The trick is that nothing about what he's saying on this video hasn't been known by article marketers or "older" online marketing lines for a long time.
It used to be that Search Engines would get you traffic, and they still do - but their day is basically gone. Because social media networks have become the go-to referral sites. SE's are simply playing catch up and working out how to index the social sites as fast as they can.
Now, let's review (for my sake and yours):
8 key promotion outlets for you:
- article directories
- blogs and social media (videos, slidecasts, podcasts, even twitter)
- Squidoo (a hybrid social media)
- offline media, such as tradeshows and postcards and radio interviews.
- eBay - great qualified lead generator and income source
- press release sites
- forum postings
- affiliates
The sequence is to use the same data and simply re-publish it in new formats. (Now, note carefully how we do this - since Google and other SE's have been getting smart to self-referencing social media posts):
0. You've already done your homework on what your niche is, what your solution is, and what format you are offering your valuable service/product in - as well as figuring out how to acquire and deliver the goods, at a profit.
00. You keep track of the news and conversations that are occuring in the forums.

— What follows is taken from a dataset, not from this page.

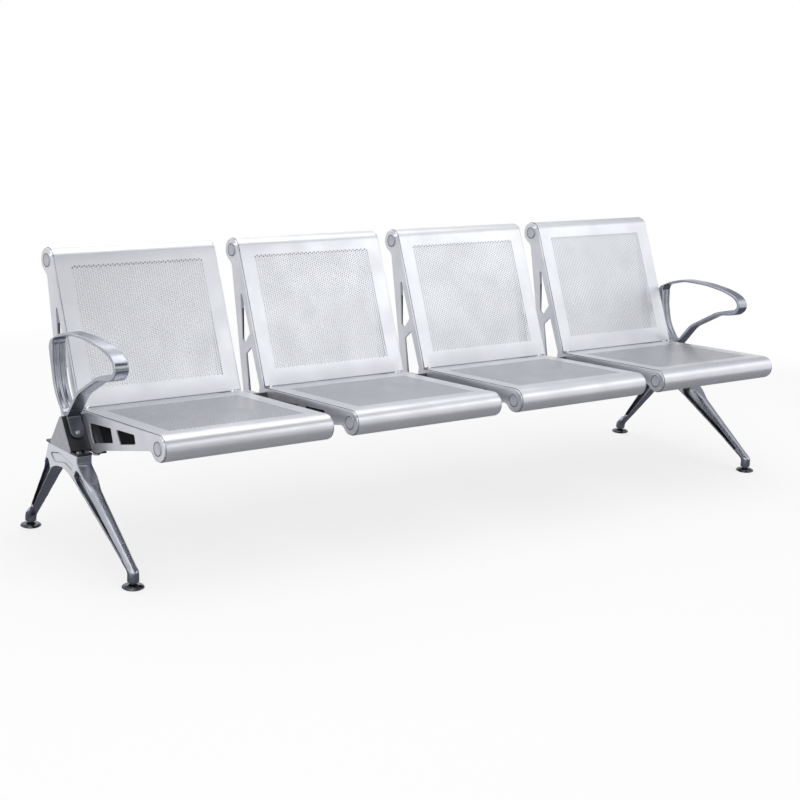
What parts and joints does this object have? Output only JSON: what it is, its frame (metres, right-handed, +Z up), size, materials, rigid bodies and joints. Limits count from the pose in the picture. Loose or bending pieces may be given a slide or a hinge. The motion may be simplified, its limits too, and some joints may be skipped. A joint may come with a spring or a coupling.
{
  "type": "beam seating",
  "caption": "Beam seating for waiting areas: perforated sheet seats on open side frames over one triangular beam, with splayed legs, loop armrests and levelling feet.",
  "frame": {"origin": "middle of the floor under the bench: centre of the bounding box in X and Y, on the floor plane", "axes": "+X along the bench towards a sitter's left, -Y towards the front of the seats, +Z up"},
  "size_m": [2.388, 0.7213, 0.7933],
  "materials": {
    "coated_sheet": "satin powder coat",
    "coated_casting": "satin powder coat",
    "dark_coat": "satin powder coat",
    "grey_plastic": "fine matt",
    "polished_casting": "polished",
    "rubber": "matt",
    "chrome": "bright",
    "zinc_steel": "bright zinc",
    "silver_plastic": "satin"
  },
  "bodies": {
    "bench": {"seat_pan_1": "coated_sheet", "back_panel_1": "coated_sheet", "side_frame_left_1": "coated_casting", "clamp_plate_left_1": "dark_coat", "side_frame_right_1": "coated_casting", "clamp_plate_right_1": "dark_coat", "seat_pan_2": "coated_sheet", "back_panel_2": "coated_sheet", "side_frame_left_2": "coated_casting", "clamp_plate_left_2": "dark_coat", "side_frame_right_2": "coated_casting", "clamp_plate_right_2": "dark_coat", "seat_pan_3": "coated_sheet", "back_panel_3": "coated_sheet", "side_frame_left_3": "coated_casting", "clamp_plate_left_3": "dark_coat", "side_frame_right_3": "coated_casting", "clamp_plate_right_3": "dark_coat", "seat_pan_4": "coated_sheet", "back_panel_4": "coated_sheet", "side_frame_left_4": "coated_casting", "clamp_plate_left_4": "dark_coat", "side_frame_right_4": "coated_casting", "clamp_plate_right_4": "dark_coat", "beam": "dark_coat", "beam_end_cap_left": "grey_plastic", "leg_plate_left": "dark_coat", "leg_left": "polished_casting", "armrest_left": "polished_casting", "beam_end_cap_right": "grey_plastic", "leg_plate_right": "dark_coat", "leg_right": "polished_casting", "armrest_right": "polished_casting", "seat_nuts": "zinc_steel", "back_nuts": "zinc_steel", "clamp_bolts": "zinc_steel", "leg_bolts": "zinc_steel", "armrest_screws": "zinc_steel", "head_caps": "silver_plastic"},
    "foot_front_left": {"foot_dome_front_left": "chrome", "foot_pad_front_left": "rubber"},
    "spindle_front_left": {"foot_spindle_front_left": "zinc_steel"},
    "foot_rear_left": {"foot_dome_rear_left": "chrome", "foot_pad_rear_left": "rubber"},
    "spindle_rear_left": {"foot_spindle_rear_left": "zinc_steel"},
    "foot_front_right": {"foot_dome_front_right": "chrome", "foot_pad_front_right": "rubber"},
    "spindle_front_right": {"foot_spindle_front_right": "zinc_steel"},
    "foot_rear_right": {"foot_dome_rear_right": "chrome", "foot_pad_rear_right": "rubber"},
    "spindle_rear_right": {"foot_spindle_rear_right": "zinc_steel"}
  },
  "joints": [
    {"name": "level_front_left", "type": "slide", "parent": "bench", "child": "foot_front_left", "axis": [0, 0, -1], "range_m": [0, 0.015]},
    {"name": "screw_front_left", "type": "hinge", "parent": "foot_front_left", "child": "spindle_front_left", "pos_m": [-1.162, -0.26182, 0.017], "axis": [0, 0, -1], "range_deg": [0, 3600]},
    {"name": "level_rear_left", "type": "slide", "parent": "bench", "child": "foot_rear_left", "axis": [0, 0, -1], "range_m": [0, 0.015]},
    {"name": "screw_rear_left", "type": "hinge", "parent": "foot_rear_left", "child": "spindle_rear_left", "pos_m": [-1.162, 0.33167, 0.017], "axis": [0, 0, -1], "range_deg": [0, 3600]},
    {"name": "level_front_right", "type": "slide", "parent": "bench", "child": "foot_front_right", "axis": [0, 0, -1], "range_m": [0, 0.015]},
    {"name": "screw_front_right", "type": "hinge", "parent": "foot_front_right", "child": "spindle_front_right", "pos_m": [1.162, -0.26182, 0.017], "axis": [0, 0, -1], "range_deg": [0, 3600]},
    {"name": "level_rear_right", "type": "slide", "parent": "bench", "child": "foot_rear_right", "axis": [0, 0, -1], "range_m": [0, 0.015]},
    {"name": "screw_rear_right", "type": "hinge", "parent": "foot_rear_right", "child": "spindle_rear_right", "pos_m": [1.162, 0.33167, 0.017], "axis": [0, 0, -1], "range_deg": [0, 3600]}
  ],
  "couplings": [
    {"joint": "screw_front_left", "follows": "level_front_left", "rad_per_m": 4188.8},
    {"joint": "screw_rear_left", "follows": "level_rear_left", "rad_per_m": 4188.8},
    {"joint": "screw_front_right", "follows": "level_front_right", "rad_per_m": 4188.8},
    {"joint": "screw_rear_right", "follows": "level_rear_right", "rad_per_m": 4188.8}
  ]
}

Use Google Alerts to tell you what's happening and you can also keyword analyze these posts to get the theme words they are using as well.

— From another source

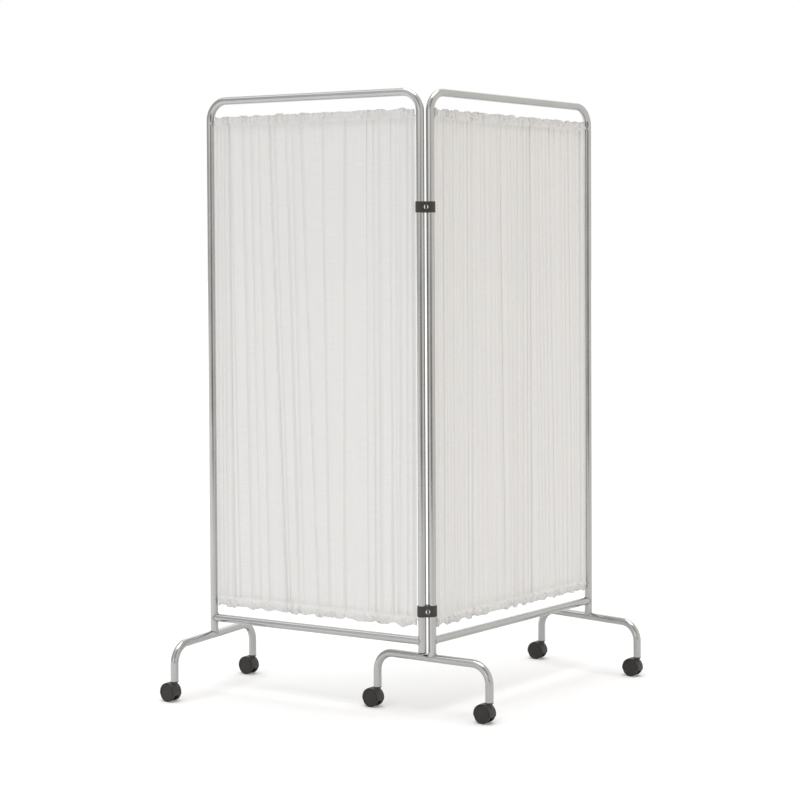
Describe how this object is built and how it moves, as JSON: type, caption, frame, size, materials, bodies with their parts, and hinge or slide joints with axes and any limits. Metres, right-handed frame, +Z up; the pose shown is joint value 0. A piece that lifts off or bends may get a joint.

1. When you've got a hot area, build a product around it (information product) and also then create an autoresponder series for that product. And get your product up for delivery through your ecommerce site - especially if you can do digital delivery.

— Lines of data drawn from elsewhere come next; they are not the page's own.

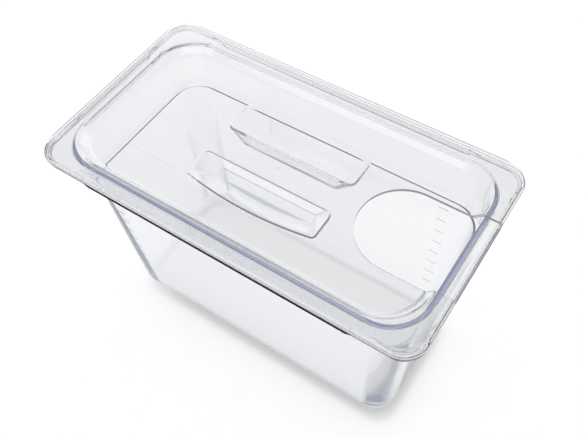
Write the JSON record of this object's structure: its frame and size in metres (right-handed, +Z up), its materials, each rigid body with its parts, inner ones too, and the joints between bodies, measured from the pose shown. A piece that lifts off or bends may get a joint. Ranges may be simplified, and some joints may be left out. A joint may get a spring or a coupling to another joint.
{
  "type": "food pan with notched lid",
  "caption": "Clear rectangular food storage pan with a flanged rim and stacking shoulder, and a lift-off lid with a recessed grip and an open spoon notch.",
  "frame": {"origin": "centre of the pan's flat underside", "axes": "+X along the long side towards the lid's spoon notch, +Y across, +Z up"},
  "size_m": [0.327, 0.179, 0.2027],
  "materials": {
    "pan_plastic": "clear polycarbonate, polished, faint blue-violet tint seen through its edges",
    "lid_plastic": "clear polycarbonate, polished, faint blue-violet tint seen through its edges"
  },
  "bodies": {
    "pan": {"pan": "pan_plastic"},
    "lid": {"lid": "lid_plastic"}
  },
  "joints": [
    {"name": "lid_lift", "type": "slide", "parent": "pan", "child": "lid", "axis": [0, 0, 1], "range_m": [0, 0.1]}
  ]
}
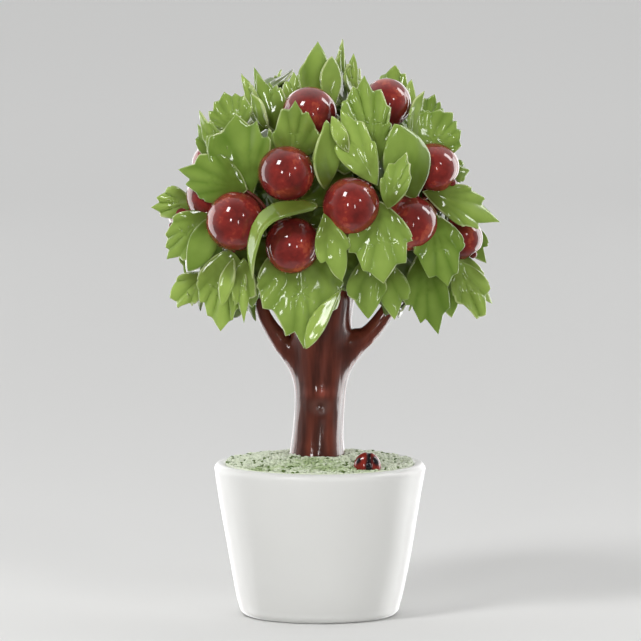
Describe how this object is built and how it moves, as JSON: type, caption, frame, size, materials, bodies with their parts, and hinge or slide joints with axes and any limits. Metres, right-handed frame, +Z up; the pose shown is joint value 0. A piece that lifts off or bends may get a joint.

2. Write an article (like a product review) on that and post this to the top two or three article directories.
3. Record this and post to archive.org as a podcast.
4. Create a powerpoint presentation and upload this to slideshare.
5. Combine it with your podcast to make a slidecast.
6. Create a video from the slides and podcast and submit to multiple video sites - particularly the biggest ones.
7. Write a news release about what you just did - and post these.
- - Now, note to this point we haven't referenced anything, other than putting our website address into the articles and tacked to the end of the podcast and slideshare/slidecast. So we aren't gaming the search engines at all.
8. Create a full blog post on your site with links (and embedded media).
9. Now - create a Squidoo Lens about all of the above with their links.
10. Now post a mini blog entry on Blogspot (because Google runs it) about all the links and what's important there.
Note: 8, 9, and 10 all have your opt-in form on the template, so that people can opt-in to your ARS.
11. If you want to at this point, you can twitter it, or post it to your Facebook group, or anything else.
The point here is that we haven't done anything until 8 which says all these things point back to you. What you did do is to create a bunch of new (and hopefully high-quality) content that answers someone's questions. And all of this is on individual sites which themselves are independently getting indexed by Google.
What you should start having is lots of people opting-in to your ARS and then you are able to convert them.
Next week (yes this means an article, podcast, slidecast, video
weekly - 50 per year) repeat with a new set of compelling data about your area. Templates still say where people can opt-in.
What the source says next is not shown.